From 1999, S&T became involved with the sale of medical products and is Philips' exclusive distribution partner for medical products in Bulgaria, Croatia, the Czech Republic, Moldova, Romania and Slovakia. To break into this sector, the company purchased HP's medical products business unit. Medical Systems Business, as it was called at the time, was taken over by Agilent Technologies when HP split into two companies in 1999. In 2002, Agilent sold the medical business unit to Philips. The two smallest business units in this sector (Chemical Analysis and Electronic Testing and Measuring Systems) were sold again one year later.

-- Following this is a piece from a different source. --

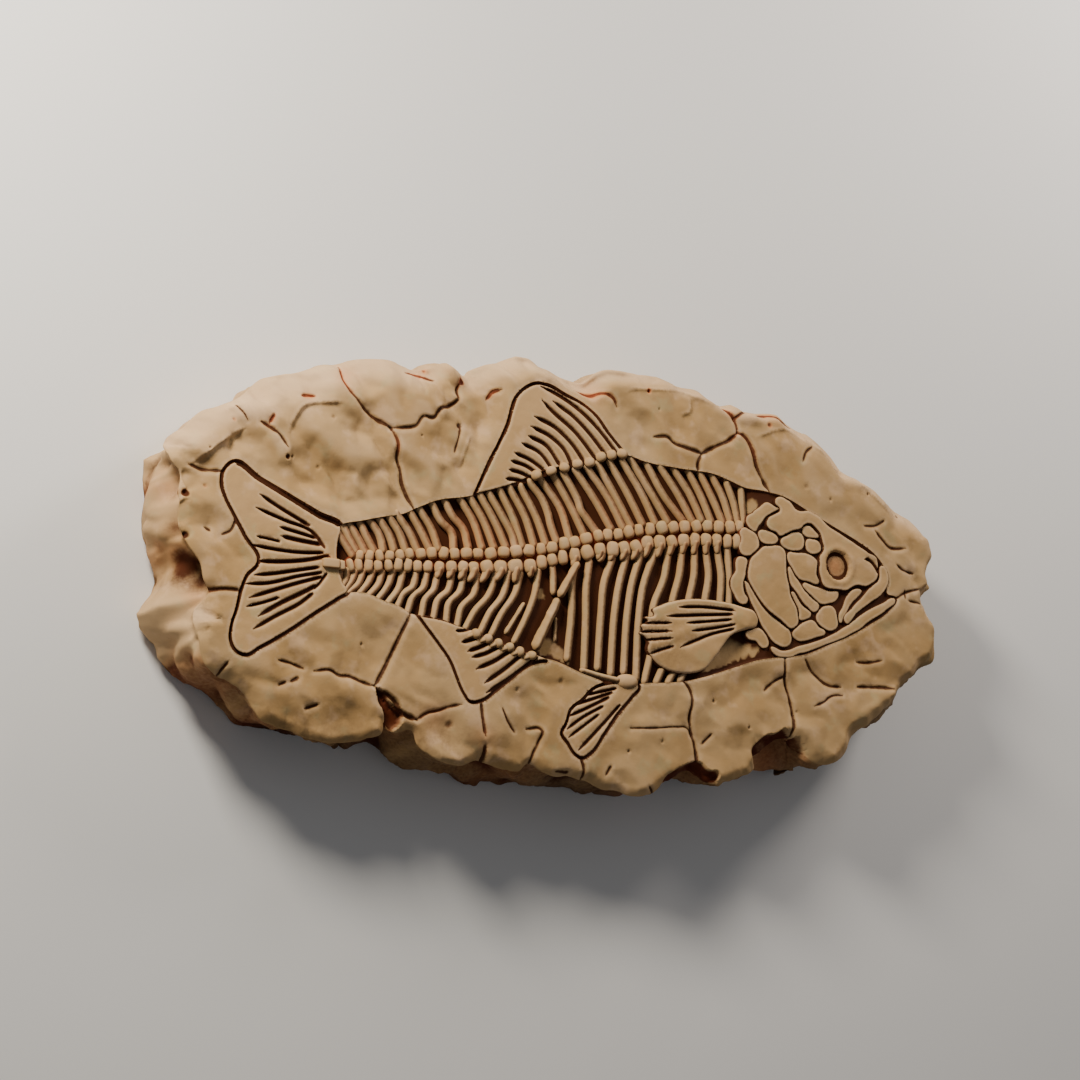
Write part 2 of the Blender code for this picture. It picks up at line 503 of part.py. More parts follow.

The company gained a branch in Ukraine with the acquisition of Soft-Tronik in 2000, and acquired one in Poland by purchasing Largo Systems. S&T founded S&T International in Russia in the same year. In 2001, S&T bought Aster in Slovenia, INNET in Hungary, Neos Computer in the Czech Republic and Netway Computer Systems in Romania. In 2002, they expanded further into Latvia and Montenegro and also into Turkey with the takeover of Protek. Epsilon in Croatia and Atlantis in Slovenia were taken over in 2003, as were Fujitsu Services branches in six countries. S&T moved from the EASDAQ to the Vienna Stock Exchange in the same year.

The purchase of ITS Intertrade Sistemi d.o.o. in Slovenia took place in 2004, InfoNET Project d.o.o. in Croatia in 2005 and 2006 saw a total of four takeovers: S&T purchased the IT activities of T-System in Turkey, took over Unitis in Hungary, the Grall Group in the Czech Republic and BEELC in Poland. In the same year, S&T withdrew from the markets in Malta, Greece and Switzerland. A few months later, Switzerland became part of the S&T group of enterprises once more, when S&T took over the SAP consulting company IMG The Information Management Group in spring 2007. The US subsidiary of IMG was sold again in September 2007.

Announced on October 3, 2012 was the merger between the S&T and the Quanmax groups, with the latter taking over the former. The merger was concluded on December 12, 2012. It entailed S&T System Integration & Technology Distribution AG's being merged into Quanmax AG, which was subsequently renamed S&T AG.

S&T entered the smart energy sector in 2014. It took stakes in Networked Energy Services Corp. and in Affair OOO, and purchased ubitronix system solutions GmbH.

On September 19, 2016, S&T AG's stock was incorporated into the Frankfurt Stock Exchange's TecDAX index.

In October 2016 S&T acquired the IT market customers segment of Austria's Raiffeisen-Informatik group. These customers comprise those not belonging to the Raiffeisen group and served by its Raiffeisen IT one. Its portfolio of services include computer center and SAP operation, and, as well, consulting and software development, with the latter being in the area of collaboration management software.

In 2017, S&T took a stake in Kontron, a Germany-headquartered manufacturer of embedded computers. The purchase was predominantly financed by Foxconn, the Taiwan-headquartered provider of commissioned manufacturing services. Foxconn had taken a 29% stake in S&T AG in 2016. On August 17, 2017, Kontron was merged into S&T; "Kontron" is being maintained as a brand.

According to the Dutch OSINT platform Datenna, Foxconn's stake in S&T led to a low risk of state influence on S&T by the Chinese government.

On 24 October 2019, S&T acquired AIS Automation. On 30 July 2020, S&T acquired Iskratel for Euro 37.5 million. Subsequently, S&T Slovenia was merged with Iskratel and has been operating under the name S&T Iskratel since 1 September 2020.

At the conclusion of the Annual General Meeting on 6 May 2022, it was decided that S&T AG would be renamed Kontron AG. The name change became effective 1 June 2022.